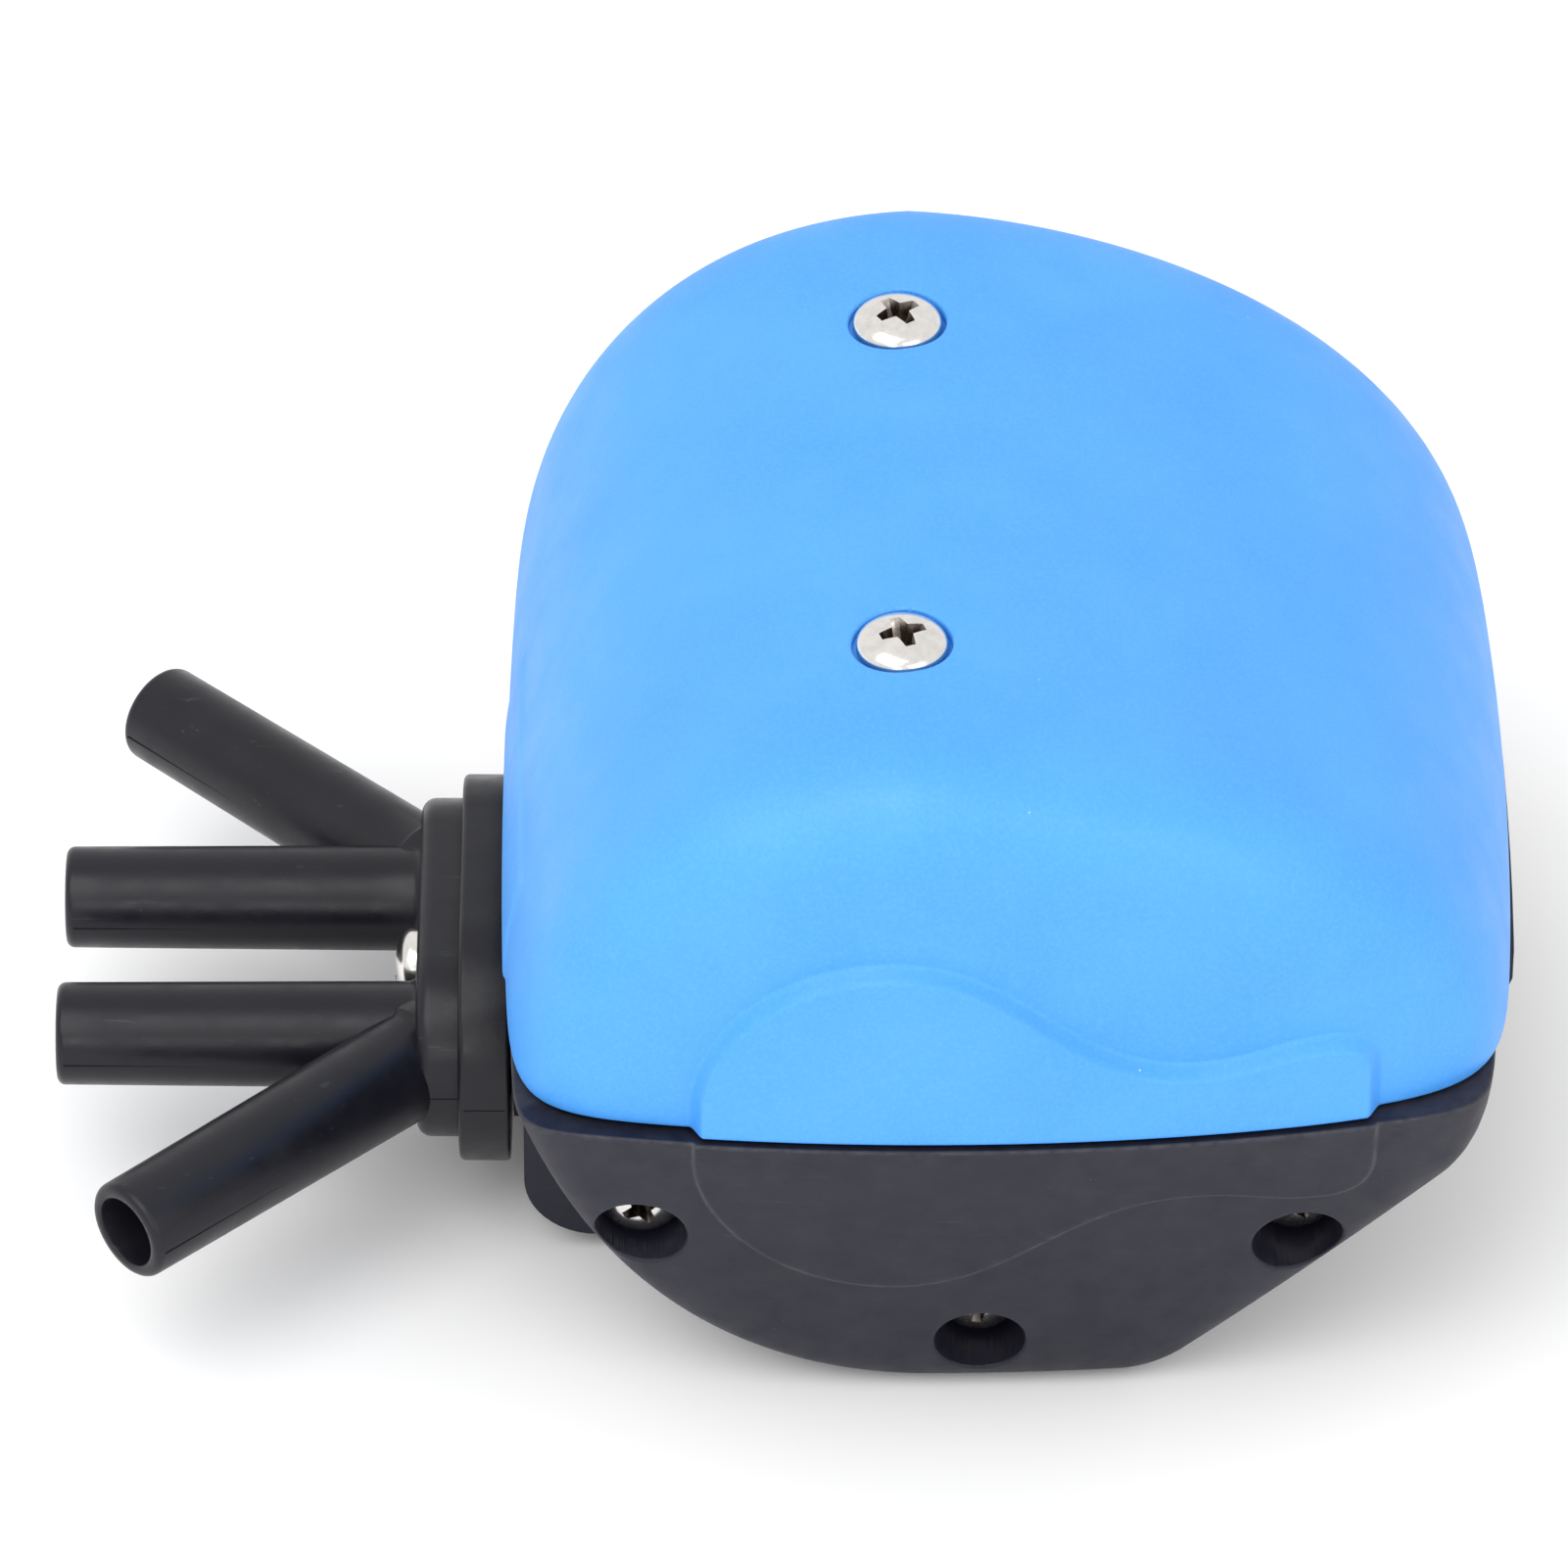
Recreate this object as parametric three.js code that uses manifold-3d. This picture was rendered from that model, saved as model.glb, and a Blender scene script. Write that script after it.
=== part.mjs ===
// Pneumatic milking pulsator: a vacuum-driven shuttle between two diaphragms carries a slide valve
// that feeds two pairs of hose nozzles in turn.
// Millimetres. +X away from the nozzles, +Y towards the back shell, +Z up, z = 0 on the resting face.
// Shapes are drawn about the housing's own centre; the last group moves them so that the origin is
// under the middle of the whole part.
import * as THREE from 'three';
import { mergeVertices } from 'three/addons/utils/BufferGeometryUtils.js';
import { ParametricGeometry } from 'three/addons/geometries/ParametricGeometry.js';
import Module from 'manifold-3d';

const wasm = await Module();
wasm.setup();

// ---------- driving dimensions ----------
const ORIGIN_SHIFT_X = 19.575;
const GAP = 0.3;

// rim plane between the hood and the black housing
const RIM_Z = 35;
const HEART = { x: -8.4, z: RIM_Z };

// hood
const HOOD = { left: -44.1, right: 44.7, peak: 71.8, halfDepth: 45.35, wall: 2.2, n: 11, lean: 0.015 };
const PANEL_PROUD = 1.5;
const UPPER_PANEL = { rise: 10, peak: 18.7, dip: 7, hump: 8.7, corner: 4.6 };
const LOWER_PANEL = { rise: 11, peak: 20, dip: 8.3, hump: 9.9, corner: 5 };
const FRONT_BOW = 0.0022;
const SIDE_BOW = 0.0009;
const BOW_REACH = 45;
const PAD = { proud: 0.25, front: -25, back: 8, top: 46.5 };
const SKIRT = 3;

// lower housing
const SHELL = { left: -43.8, right: 43.7, halfDepth: 47, n: 24, lean: 0.24, panelProud: 0.3 };
const FLAT = { left: -7.2, right: 14 };
const SLANT_END = { x: 40.6, z: 24.8 };
const MATING_Y = 20;
const BODY_HALF = 19.7;
const BODY_LEFT = -42.4;
const BODY_RIGHT = 44.95;
const BODY_CORNER_R = 6.4;
const BODY_BOTTOM = 1.5;

// shuttle axis, along Y
const AXIS = { x: -3, z: 40 };
const CHAMBER = { radius: 22.1, end: 35, recess: 18.9 };
const BEAD = { inner: 22.4, outer: 24.2, near: 18.6, far: 20.9, play: 0.3 };
const CAP = { radius: 26.5, end: 38 };
const WALL_DISC_R = 28;
const WALL_INNER = 15.7;

// diaphragm stack, distances from the middle plane
const MEMBRANE = { middle: 24.2, thick: 1, flatR: 13, bulge: 0.9, bore: 2.3 };
const PLATE = { radius: 12.5, thick: 1.2 };
const ROD = { radius: 3, endRadius: 2, shoulder: 21.9, end: 31.5 };
const NUT = { corner: 4.04, height: 3 };
const BUSH = { bore: 3.2, outer: 4.6, flangeR: 6, flangeThick: 0.8 };

// valve chamber
const CAVITY = { left: -24, right: 18, floor: 25.4, top: 56, wall: 2.5 };
const POCKET_LEFT = [-39, -28.5, 22];
const POCKET_RIGHT = [23, 33, 24];
const POCKET_HALF = 15.5;
const VALVE_PLATE = { left: -14, right: 13.5, half: 13.5, bottom: 27, top: 29.5 };
const PORT = { centre: -3, halfLength: 5, halfWidth: 1.5, offset: 8 };
const PILOT = { x: 9, half: 3, halfLength: 5.2, top: 34.2, slotHalf: 1.4, slotFloor: 31.7, cavity: 30.8 };
const SHOE = { half: 6.8, halfLength: 9.2, top: 33.6, cavityHalf: 6.3, cavityTop: 32.2 };
const YOKE = { half: 5, body: 5, bottom: 35.2, bar: 36.7, top: 49, legHalf: 11.3, legInner: 9.5, legEnd: 31 };
const LEVER = { pivotZ: 40, arm: 7, thick: 2, pinR: 1, slotHalf: 1.4, tipR: 1, legHalf: 0.6, top: 49 };
const FILTER = { bottom: 56.3, top: 61.5 };

// hose manifold
const MANIFOLD = {
  z: 16.2, outerFace: -52, step: -48.2, innerFace: -43.65,
  outerHalf: 18.6, outerR: 9.2, innerHalf: 20.2, innerR: 12.3, edge: 1.2,
};
const NOZZLE = { tipR: 4.575, rootR: 4.775, bore: 3.25, lip: 0.8, face: 0.55 };
const STRAIGHT = { y: 9.6, tip: -84.1 };
const SPLAYED = { rootY: 13.3, tipX: -77, tipY: 36.7 };
const GALLERY_R = 4.6;
const GASKET = { half: 17, radius: 7, thick: 0.65 };
const CHANNEL_R = 3.5;

// vacuum inlet on the underside
const INLET = { socketR: 13, socketTop: 11.6, channelR: 3.5, boreR: 7.75, lipZ: 1.8, grommetTop: 11.2 };

// screws: head radius, head height, shank radius, shank length
const COVER_SCREW = { headR: 4, headH: 2.3, shankR: 1.9, length: 7.2 };
const SHELL_SCREW = { headR: 3.5, headH: 2.1, shankR: 1.6, end: 15 };
const HOSE_SCREW = { headR: 3.4, headH: 2.2, shankR: 1.9, length: 20 };
const COVER_SCREW_X = -9.5;
const COVER_SCREW_Y = 23;
const COVER_SEAT_Z = 70.4;
const COVER_RECESS_R = 4.35;
const COVER_BOSS = { radius: 5.4, bottom: 68.2 };
const POST = { radius: 4.2, top: 67.9, holeBottom: 62.6 };
const SHELL_COUNTERBORE_R = 4;
const SHELL_HOLE_END = 14.5;
const BOSS_R = 4.5;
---
Reproduce all the data word for word.

Correct answer »
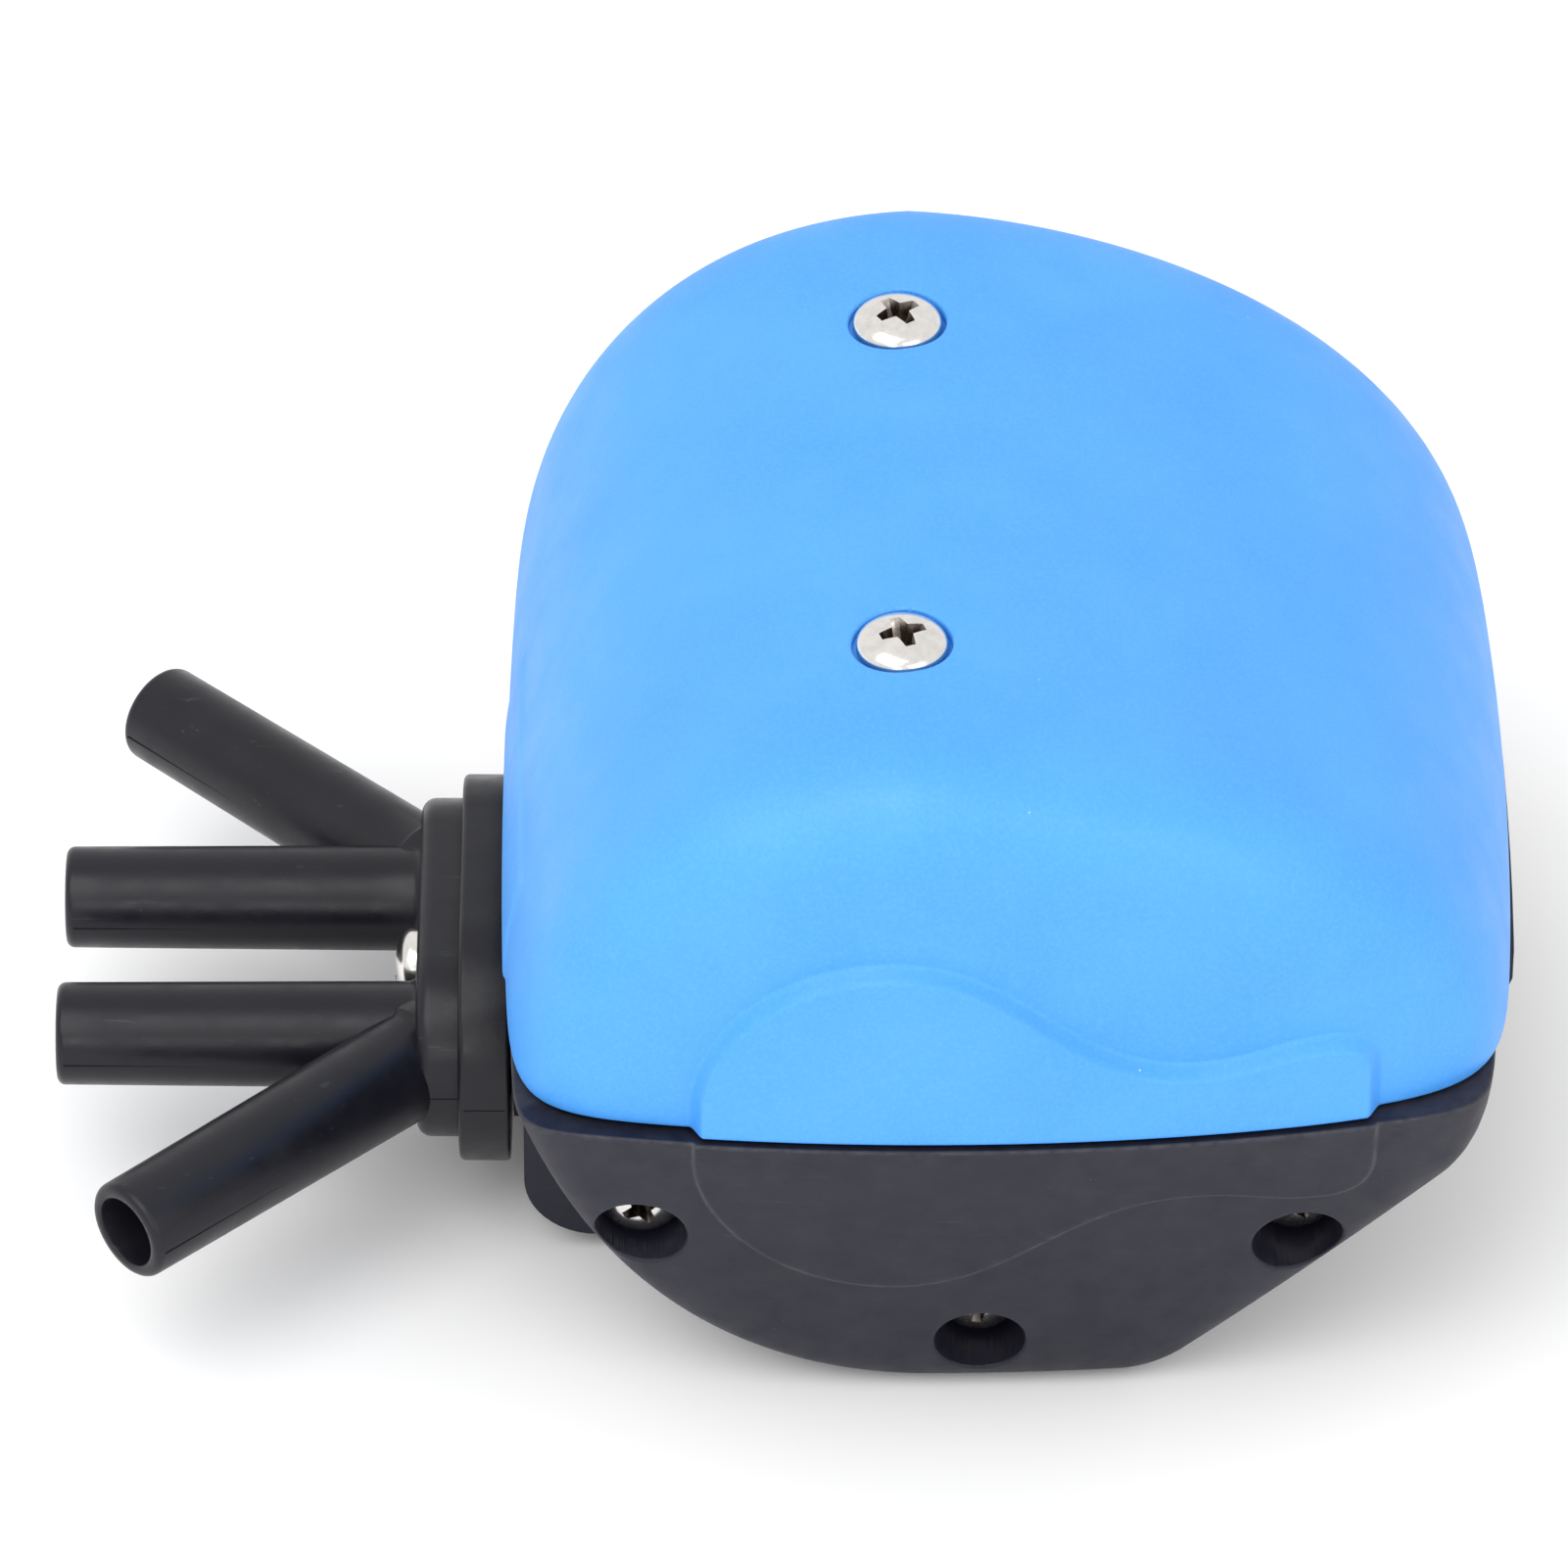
Recreate this object as parametric three.js code that uses manifold-3d. This picture was rendered from that model, saved as model.glb, and a Blender scene script. Write that script after it.
=== part.mjs ===
// Pneumatic milking pulsator: a vacuum-driven shuttle between two diaphragms carries a slide valve
// that feeds two pairs of hose nozzles in turn.
// Millimetres. +X away from the nozzles, +Y towards the back shell, +Z up, z = 0 on the resting face.
// Shapes are drawn about the housing's own centre; the last group moves them so that the origin is
// under the middle of the whole part.
import * as THREE from 'three';
import { mergeVertices } from 'three/addons/utils/BufferGeometryUtils.js';
import { ParametricGeometry } from 'three/addons/geometries/ParametricGeometry.js';
import Module from 'manifold-3d';

const wasm = await Module();
wasm.setup();

// ---------- driving dimensions ----------
const ORIGIN_SHIFT_X = 19.575;
const GAP = 0.3;

// rim plane between the hood and the black housing
const RIM_Z = 35;
const HEART = { x: -8.4, z: RIM_Z };

// hood
const HOOD = { left: -44.1, right: 44.7, peak: 71.8, halfDepth: 45.35, wall: 2.2, n: 11, lean: 0.015 };
const PANEL_PROUD = 1.5;
const UPPER_PANEL = { rise: 10, peak: 18.7, dip: 7, hump: 8.7, corner: 4.6 };
const LOWER_PANEL = { rise: 11, peak: 20, dip: 8.3, hump: 9.9, corner: 5 };
const FRONT_BOW = 0.0022;
const SIDE_BOW = 0.0009;
const BOW_REACH = 45;
const PAD = { proud: 0.25, front: -25, back: 8, top: 46.5 };
const SKIRT = 3;

// lower housing
const SHELL = { left: -43.8, right: 43.7, halfDepth: 47, n: 24, lean: 0.24, panelProud: 0.3 };
const FLAT = { left: -7.2, right: 14 };
const SLANT_END = { x: 40.6, z: 24.8 };
const MATING_Y = 20;
const BODY_HALF = 19.7;
const BODY_LEFT = -42.4;
const BODY_RIGHT = 44.95;
const BODY_CORNER_R = 6.4;
const BODY_BOTTOM = 1.5;

// shuttle axis, along Y
const AXIS = { x: -3, z: 40 };
const CHAMBER = { radius: 22.1, end: 35, recess: 18.9 };
const BEAD = { inner: 22.4, outer: 24.2, near: 18.6, far: 20.9, play: 0.3 };
const CAP = { radius: 26.5, end: 38 };
const WALL_DISC_R = 28;
const WALL_INNER = 15.7;

// diaphragm stack, distances from the middle plane
const MEMBRANE = { middle: 24.2, thick: 1, flatR: 13, bulge: 0.9, bore: 2.3 };
const PLATE = { radius: 12.5, thick: 1.2 };
const ROD = { radius: 3, endRadius: 2, shoulder: 21.9, end: 31.5 };
const NUT = { corner: 4.04, height: 3 };
const BUSH = { bore: 3.2, outer: 4.6, flangeR: 6, flangeThick: 0.8 };

// valve chamber
const CAVITY = { left: -24, right: 18, floor: 25.4, top: 56, wall: 2.5 };
const POCKET_LEFT = [-39, -28.5, 22];
const POCKET_RIGHT = [23, 33, 24];
const POCKET_HALF = 15.5;
const VALVE_PLATE = { left: -14, right: 13.5, half: 13.5, bottom: 27, top: 29.5 };
const PORT = { centre: -3, halfLength: 5, halfWidth: 1.5, offset: 8 };
const PILOT = { x: 9, half: 3, halfLength: 5.2, top: 34.2, slotHalf: 1.4, slotFloor: 31.7, cavity: 30.8 };
const SHOE = { half: 6.8, halfLength: 9.2, top: 33.6, cavityHalf: 6.3, cavityTop: 32.2 };
const YOKE = { half: 5, body: 5, bottom: 35.2, bar: 36.7, top: 49, legHalf: 11.3, legInner: 9.5, legEnd: 31 };
const LEVER = { pivotZ: 40, arm: 7, thick: 2, pinR: 1, slotHalf: 1.4, tipR: 1, legHalf: 0.6, top: 49 };
const FILTER = { bottom: 56.3, top: 61.5 };

// hose manifold
const MANIFOLD = {
  z: 16.2, outerFace: -52, step: -48.2, innerFace: -43.65,
  outerHalf: 18.6, outerR: 9.2, innerHalf: 20.2, innerR: 12.3, edge: 1.2,
};
const NOZZLE = { tipR: 4.575, rootR: 4.775, bore: 3.25, lip: 0.8, face: 0.55 };
const STRAIGHT = { y: 9.6, tip: -84.1 };
const SPLAYED = { rootY: 13.3, tipX: -77, tipY: 36.7 };
const GALLERY_R = 4.6;
const GASKET = { half: 17, radius: 7, thick: 0.65 };
const CHANNEL_R = 3.5;

// vacuum inlet on the underside
const INLET = { socketR: 13, socketTop: 11.6, channelR: 3.5, boreR: 7.75, lipZ: 1.8, grommetTop: 11.2 };

// screws: head radius, head height, shank radius, shank length
const COVER_SCREW = { headR: 4, headH: 2.3, shankR: 1.9, length: 7.2 };
const SHELL_SCREW = { headR: 3.5, headH: 2.1, shankR: 1.6, end: 15 };
const HOSE_SCREW = { headR: 3.4, headH: 2.2, shankR: 1.9, length: 20 };
const COVER_SCREW_X = -9.5;
const COVER_SCREW_Y = 23;
const COVER_SEAT_Z = 70.4;
const COVER_RECESS_R = 4.35;
const COVER_BOSS = { radius: 5.4, bottom: 68.2 };
const POST = { radius: 4.2, top: 67.9, holeBottom: 62.6 };
const SHELL_COUNTERBORE_R = 4;
const SHELL_HOLE_END = 14.5;
const BOSS_R = 4.5;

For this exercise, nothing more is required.